— BEGIN —

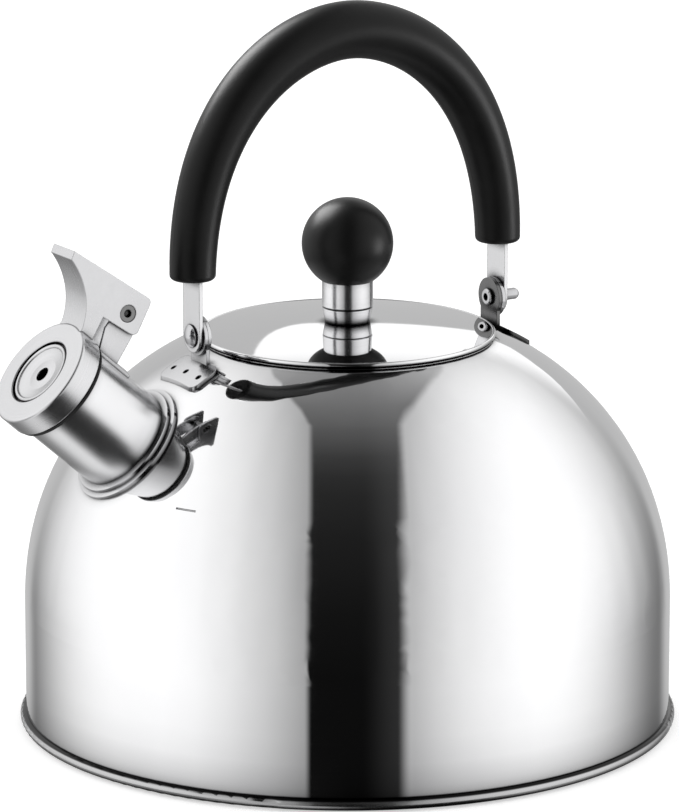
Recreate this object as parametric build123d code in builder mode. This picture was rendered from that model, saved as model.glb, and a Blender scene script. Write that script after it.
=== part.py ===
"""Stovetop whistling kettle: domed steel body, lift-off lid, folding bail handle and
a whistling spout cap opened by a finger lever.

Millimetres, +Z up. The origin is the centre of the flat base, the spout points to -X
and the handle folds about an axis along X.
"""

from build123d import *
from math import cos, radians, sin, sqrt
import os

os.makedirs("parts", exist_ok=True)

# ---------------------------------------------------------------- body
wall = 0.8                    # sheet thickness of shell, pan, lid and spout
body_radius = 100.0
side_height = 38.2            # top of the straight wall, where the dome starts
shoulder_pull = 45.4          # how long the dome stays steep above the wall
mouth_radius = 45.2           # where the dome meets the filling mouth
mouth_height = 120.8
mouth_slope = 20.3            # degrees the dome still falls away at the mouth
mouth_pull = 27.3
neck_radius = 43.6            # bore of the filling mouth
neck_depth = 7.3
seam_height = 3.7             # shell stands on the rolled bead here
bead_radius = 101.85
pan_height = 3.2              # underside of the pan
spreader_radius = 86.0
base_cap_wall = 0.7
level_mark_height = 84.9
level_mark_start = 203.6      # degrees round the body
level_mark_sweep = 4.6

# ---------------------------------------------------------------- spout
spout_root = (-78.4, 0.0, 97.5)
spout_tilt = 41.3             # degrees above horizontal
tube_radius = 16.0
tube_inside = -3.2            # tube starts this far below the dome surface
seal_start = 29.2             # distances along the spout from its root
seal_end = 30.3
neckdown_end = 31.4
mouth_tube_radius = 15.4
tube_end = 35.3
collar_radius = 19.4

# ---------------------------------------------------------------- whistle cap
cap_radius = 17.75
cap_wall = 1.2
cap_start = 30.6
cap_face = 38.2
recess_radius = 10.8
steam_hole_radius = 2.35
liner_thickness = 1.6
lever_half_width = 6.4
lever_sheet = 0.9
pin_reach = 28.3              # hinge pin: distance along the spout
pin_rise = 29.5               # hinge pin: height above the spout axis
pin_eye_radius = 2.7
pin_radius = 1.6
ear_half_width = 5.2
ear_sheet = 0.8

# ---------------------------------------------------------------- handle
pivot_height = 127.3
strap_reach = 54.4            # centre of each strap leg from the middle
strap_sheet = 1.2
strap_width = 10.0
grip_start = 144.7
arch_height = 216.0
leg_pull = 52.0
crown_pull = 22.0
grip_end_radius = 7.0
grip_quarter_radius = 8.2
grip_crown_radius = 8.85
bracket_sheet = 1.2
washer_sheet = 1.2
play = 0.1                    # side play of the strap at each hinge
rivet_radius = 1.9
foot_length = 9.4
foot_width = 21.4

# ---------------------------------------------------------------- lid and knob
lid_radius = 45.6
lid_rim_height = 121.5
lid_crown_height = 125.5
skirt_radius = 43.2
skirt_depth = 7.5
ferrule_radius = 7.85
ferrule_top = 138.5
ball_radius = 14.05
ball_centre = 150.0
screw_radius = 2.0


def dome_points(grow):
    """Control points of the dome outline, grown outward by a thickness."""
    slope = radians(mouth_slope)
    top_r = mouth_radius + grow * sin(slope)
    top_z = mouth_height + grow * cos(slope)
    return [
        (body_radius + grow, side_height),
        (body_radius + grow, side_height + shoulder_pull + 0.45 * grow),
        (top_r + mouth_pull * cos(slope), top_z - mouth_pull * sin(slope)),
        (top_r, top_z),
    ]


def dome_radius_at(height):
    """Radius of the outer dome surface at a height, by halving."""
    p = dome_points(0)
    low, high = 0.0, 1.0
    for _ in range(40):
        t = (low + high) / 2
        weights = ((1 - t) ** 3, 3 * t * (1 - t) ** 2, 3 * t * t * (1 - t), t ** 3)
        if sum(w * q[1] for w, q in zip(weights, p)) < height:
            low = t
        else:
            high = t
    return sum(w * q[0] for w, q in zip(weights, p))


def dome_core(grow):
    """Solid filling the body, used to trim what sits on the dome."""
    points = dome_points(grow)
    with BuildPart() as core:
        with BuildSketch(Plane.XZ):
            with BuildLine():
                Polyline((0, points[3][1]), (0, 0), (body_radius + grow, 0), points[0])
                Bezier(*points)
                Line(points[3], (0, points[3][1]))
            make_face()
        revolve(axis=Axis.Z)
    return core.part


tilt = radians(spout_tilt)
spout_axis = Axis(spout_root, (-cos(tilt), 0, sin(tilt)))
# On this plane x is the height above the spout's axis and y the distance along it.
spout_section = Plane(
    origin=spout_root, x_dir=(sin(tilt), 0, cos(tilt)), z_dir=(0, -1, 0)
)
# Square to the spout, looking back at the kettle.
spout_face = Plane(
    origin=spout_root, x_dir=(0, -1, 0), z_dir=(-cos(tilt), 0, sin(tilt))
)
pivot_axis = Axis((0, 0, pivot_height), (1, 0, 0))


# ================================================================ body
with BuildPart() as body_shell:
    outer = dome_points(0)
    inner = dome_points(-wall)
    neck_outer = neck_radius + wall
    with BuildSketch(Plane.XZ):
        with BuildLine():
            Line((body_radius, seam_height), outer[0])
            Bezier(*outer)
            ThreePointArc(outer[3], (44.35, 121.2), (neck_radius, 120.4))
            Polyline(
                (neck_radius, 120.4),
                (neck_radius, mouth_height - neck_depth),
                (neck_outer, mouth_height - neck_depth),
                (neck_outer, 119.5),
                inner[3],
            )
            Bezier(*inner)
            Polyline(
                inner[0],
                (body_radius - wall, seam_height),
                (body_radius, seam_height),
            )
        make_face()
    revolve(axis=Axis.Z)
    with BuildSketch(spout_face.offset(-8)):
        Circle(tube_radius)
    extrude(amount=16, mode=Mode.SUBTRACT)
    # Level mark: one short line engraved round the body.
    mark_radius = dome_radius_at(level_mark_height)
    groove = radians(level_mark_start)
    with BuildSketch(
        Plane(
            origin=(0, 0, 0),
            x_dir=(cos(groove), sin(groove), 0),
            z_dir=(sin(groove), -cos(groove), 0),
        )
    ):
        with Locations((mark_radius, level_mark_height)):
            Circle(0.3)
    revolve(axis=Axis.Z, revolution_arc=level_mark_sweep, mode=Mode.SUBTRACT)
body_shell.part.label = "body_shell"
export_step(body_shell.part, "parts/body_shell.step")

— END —

◆ **EXERCISE REQUIREMENTS**
Reproduce the full listing exactly.

◆ **ANSWER BELOW**
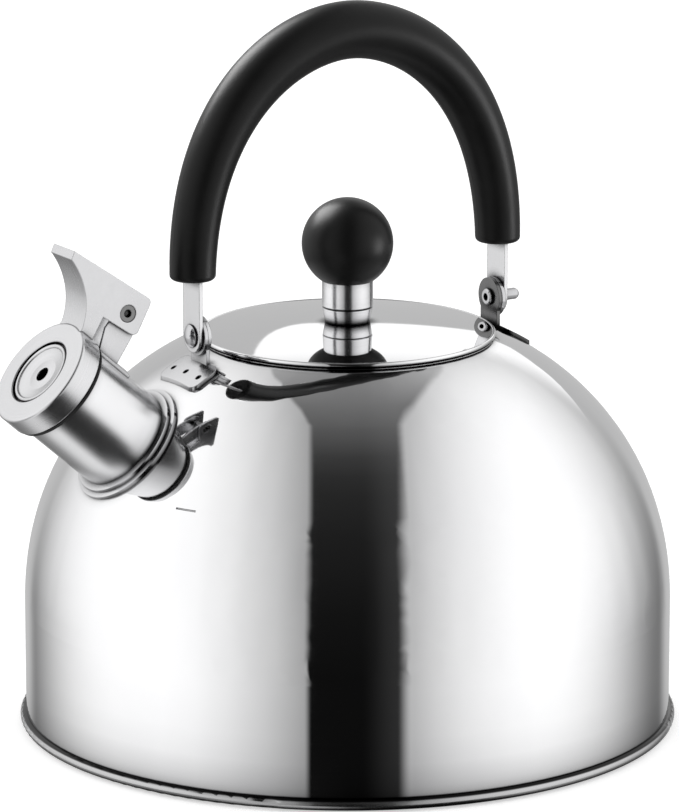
Recreate this object as parametric build123d code in builder mode. This picture was rendered from that model, saved as model.glb, and a Blender scene script. Write that script after it.
=== part.py ===
"""Stovetop whistling kettle: domed steel body, lift-off lid, folding bail handle and
a whistling spout cap opened by a finger lever.

Millimetres, +Z up. The origin is the centre of the flat base, the spout points to -X
and the handle folds about an axis along X.
"""

from build123d import *
from math import cos, radians, sin, sqrt
import os

os.makedirs("parts", exist_ok=True)

# ---------------------------------------------------------------- body
wall = 0.8                    # sheet thickness of shell, pan, lid and spout
body_radius = 100.0
side_height = 38.2            # top of the straight wall, where the dome starts
shoulder_pull = 45.4          # how long the dome stays steep above the wall
mouth_radius = 45.2           # where the dome meets the filling mouth
mouth_height = 120.8
mouth_slope = 20.3            # degrees the dome still falls away at the mouth
mouth_pull = 27.3
neck_radius = 43.6            # bore of the filling mouth
neck_depth = 7.3
seam_height = 3.7             # shell stands on the rolled bead here
bead_radius = 101.85
pan_height = 3.2              # underside of the pan
spreader_radius = 86.0
base_cap_wall = 0.7
level_mark_height = 84.9
level_mark_start = 203.6      # degrees round the body
level_mark_sweep = 4.6

# ---------------------------------------------------------------- spout
spout_root = (-78.4, 0.0, 97.5)
spout_tilt = 41.3             # degrees above horizontal
tube_radius = 16.0
tube_inside = -3.2            # tube starts this far below the dome surface
seal_start = 29.2             # distances along the spout from its root
seal_end = 30.3
neckdown_end = 31.4
mouth_tube_radius = 15.4
tube_end = 35.3
collar_radius = 19.4

# ---------------------------------------------------------------- whistle cap
cap_radius = 17.75
cap_wall = 1.2
cap_start = 30.6
cap_face = 38.2
recess_radius = 10.8
steam_hole_radius = 2.35
liner_thickness = 1.6
lever_half_width = 6.4
lever_sheet = 0.9
pin_reach = 28.3              # hinge pin: distance along the spout
pin_rise = 29.5               # hinge pin: height above the spout axis
pin_eye_radius = 2.7
pin_radius = 1.6
ear_half_width = 5.2
ear_sheet = 0.8

# ---------------------------------------------------------------- handle
pivot_height = 127.3
strap_reach = 54.4            # centre of each strap leg from the middle
strap_sheet = 1.2
strap_width = 10.0
grip_start = 144.7
arch_height = 216.0
leg_pull = 52.0
crown_pull = 22.0
grip_end_radius = 7.0
grip_quarter_radius = 8.2
grip_crown_radius = 8.85
bracket_sheet = 1.2
washer_sheet = 1.2
play = 0.1                    # side play of the strap at each hinge
rivet_radius = 1.9
foot_length = 9.4
foot_width = 21.4

# ---------------------------------------------------------------- lid and knob
lid_radius = 45.6
lid_rim_height = 121.5
lid_crown_height = 125.5
skirt_radius = 43.2
skirt_depth = 7.5
ferrule_radius = 7.85
ferrule_top = 138.5
ball_radius = 14.05
ball_centre = 150.0
screw_radius = 2.0


def dome_points(grow):
    """Control points of the dome outline, grown outward by a thickness."""
    slope = radians(mouth_slope)
    top_r = mouth_radius + grow * sin(slope)
    top_z = mouth_height + grow * cos(slope)
    return [
        (body_radius + grow, side_height),
        (body_radius + grow, side_height + shoulder_pull + 0.45 * grow),
        (top_r + mouth_pull * cos(slope), top_z - mouth_pull * sin(slope)),
        (top_r, top_z),
    ]


def dome_radius_at(height):
    """Radius of the outer dome surface at a height, by halving."""
    p = dome_points(0)
    low, high = 0.0, 1.0
    for _ in range(40):
        t = (low + high) / 2
        weights = ((1 - t) ** 3, 3 * t * (1 - t) ** 2, 3 * t * t * (1 - t), t ** 3)
        if sum(w * q[1] for w, q in zip(weights, p)) < height:
            low = t
        else:
            high = t
    return sum(w * q[0] for w, q in zip(weights, p))


def dome_core(grow):
    """Solid filling the body, used to trim what sits on the dome."""
    points = dome_points(grow)
    with BuildPart() as core:
        with BuildSketch(Plane.XZ):
            with BuildLine():
                Polyline((0, points[3][1]), (0, 0), (body_radius + grow, 0), points[0])
                Bezier(*points)
                Line(points[3], (0, points[3][1]))
            make_face()
        revolve(axis=Axis.Z)
    return core.part


tilt = radians(spout_tilt)
spout_axis = Axis(spout_root, (-cos(tilt), 0, sin(tilt)))
# On this plane x is the height above the spout's axis and y the distance along it.
spout_section = Plane(
    origin=spout_root, x_dir=(sin(tilt), 0, cos(tilt)), z_dir=(0, -1, 0)
)
# Square to the spout, looking back at the kettle.
spout_face = Plane(
    origin=spout_root, x_dir=(0, -1, 0), z_dir=(-cos(tilt), 0, sin(tilt))
)
pivot_axis = Axis((0, 0, pivot_height), (1, 0, 0))


# ================================================================ body
with BuildPart() as body_shell:
    outer = dome_points(0)
    inner = dome_points(-wall)
    neck_outer = neck_radius + wall
    with BuildSketch(Plane.XZ):
        with BuildLine():
            Line((body_radius, seam_height), outer[0])
            Bezier(*outer)
            ThreePointArc(outer[3], (44.35, 121.2), (neck_radius, 120.4))
            Polyline(
                (neck_radius, 120.4),
                (neck_radius, mouth_height - neck_depth),
                (neck_outer, mouth_height - neck_depth),
                (neck_outer, 119.5),
                inner[3],
            )
            Bezier(*inner)
            Polyline(
                inner[0],
                (body_radius - wall, seam_height),
                (body_radius, seam_height),
            )
        make_face()
    revolve(axis=Axis.Z)
    with BuildSketch(spout_face.offset(-8)):
        Circle(tube_radius)
    extrude(amount=16, mode=Mode.SUBTRACT)
    # Level mark: one short line engraved round the body.
    mark_radius = dome_radius_at(level_mark_height)
    groove = radians(level_mark_start)
    with BuildSketch(
        Plane(
            origin=(0, 0, 0),
            x_dir=(cos(groove), sin(groove), 0),
            z_dir=(sin(groove), -cos(groove), 0),
        )
    ):
        with Locations((mark_radius, level_mark_height)):
            Circle(0.3)
    revolve(axis=Axis.Z, revolution_arc=level_mark_sweep, mode=Mode.SUBTRACT)
body_shell.part.label = "body_shell"
export_step(body_shell.part, "parts/body_shell.step")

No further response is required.